FasterTransformer icon indicating copy to clipboard operation
FasterTransformer copied to clipboard

fastertransformer speed slower than pytorch

Open lucasjinreal opened this issue 3 years ago • 2 comments

I am runing on vit got unexpected result:

FP32 op time :  2464.206495285034 ms
FP32 torch time :  2419.6650743484497 ms

it's even slower than pytorch.....

lucasjinreal avatar Sep 21 '22 07:09 lucasjinreal

It is a possible case because GEMM takes almost all time under FP32.

In such case, small noise of time of GEMM may affect the latency obviously.
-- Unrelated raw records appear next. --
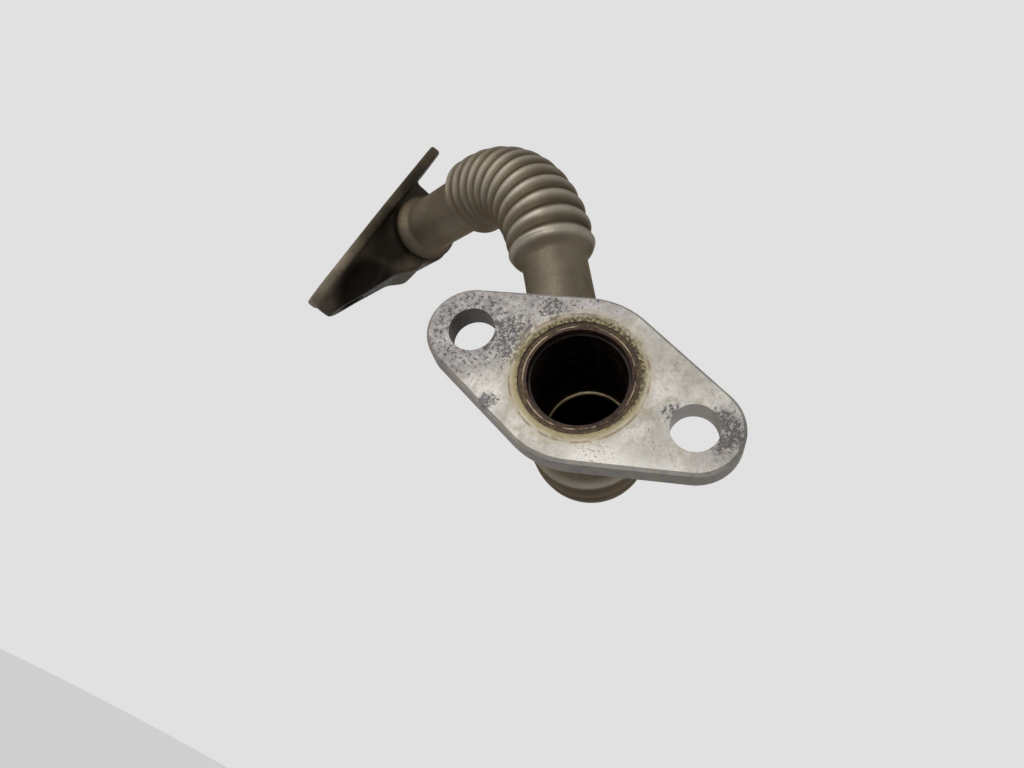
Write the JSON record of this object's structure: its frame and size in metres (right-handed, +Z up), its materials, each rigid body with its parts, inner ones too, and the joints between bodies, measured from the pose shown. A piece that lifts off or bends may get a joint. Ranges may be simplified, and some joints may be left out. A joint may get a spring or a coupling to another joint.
{
  "type": "turbo oil line",
  "caption": "Rigid oil line with corrugated bends between a flat brazed two-bolt flange and a cast two-bolt elbow flange with a side entry.",
  "frame": {"origin": "centre of the near flange's port, on its sealing face", "axes": "+X along the near bolt holes, +Y from the sealing face into the line, +Z up"},
  "size_m": [0.1777, 0.1518, 0.1288],
  "materials": {
    "flange_steel": "heat-stained machined steel",
    "ferrule_steel": "heat-tinted steel",
    "braze_filler": "dark oily braze",
    "tube_steel": "satin stainless with a brown heat tint",
    "casting": "rough cast, brown-grey"
  },
  "bodies": {
    "root": {"near_flange": "flange_steel", "near_ferrule": "ferrule_steel", "near_braze": "braze_filler", "oil_tube": "tube_steel", "far_flange": "casting"}
  },
  "joints": []
}
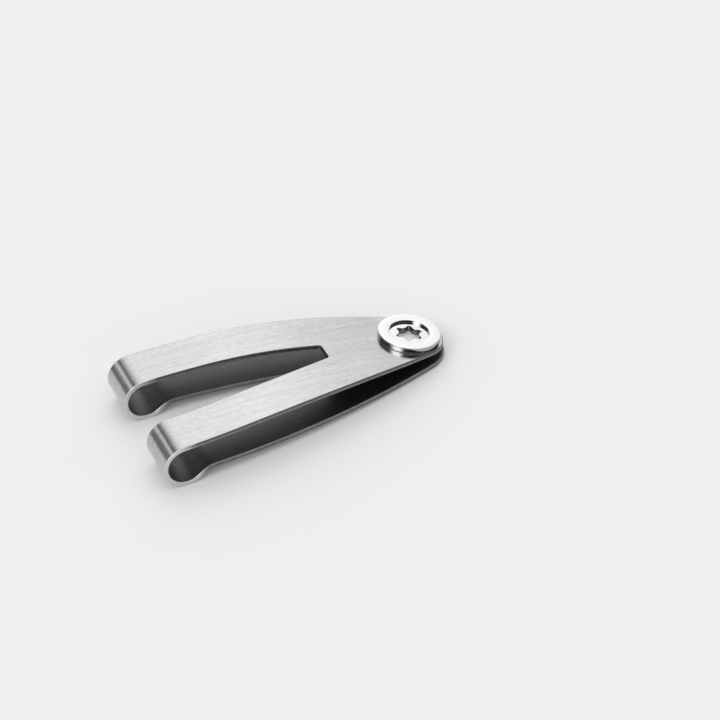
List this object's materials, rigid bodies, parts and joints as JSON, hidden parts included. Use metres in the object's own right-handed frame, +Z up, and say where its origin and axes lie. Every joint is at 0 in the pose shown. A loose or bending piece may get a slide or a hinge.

In your case, the relative difference of latency is about 2%, which may be a noise. For such cases, FT and pytorch should have similar latency.

We don't suggest using FP32 for transformer model because FP16 can bring lots of speedup without accuracy drop.

byshiue avatar Sep 22 '22 01:09 byshiue

@byshiue I found I didn't search GEMM info which caused using default gemm. Does searching a best algo will boost time a little bit? Does this gemm info file can cross different PC with same GPU card model?

lucasjinreal avatar Sep 22 '22 03:09 lucasjinreal

Sorry for delay reply. Searching best algo may improve the speed. It is case by case. In general, the gemm info file can used in different devices with same GPU.

byshiue avatar Dec 02 '22 14:12 byshiue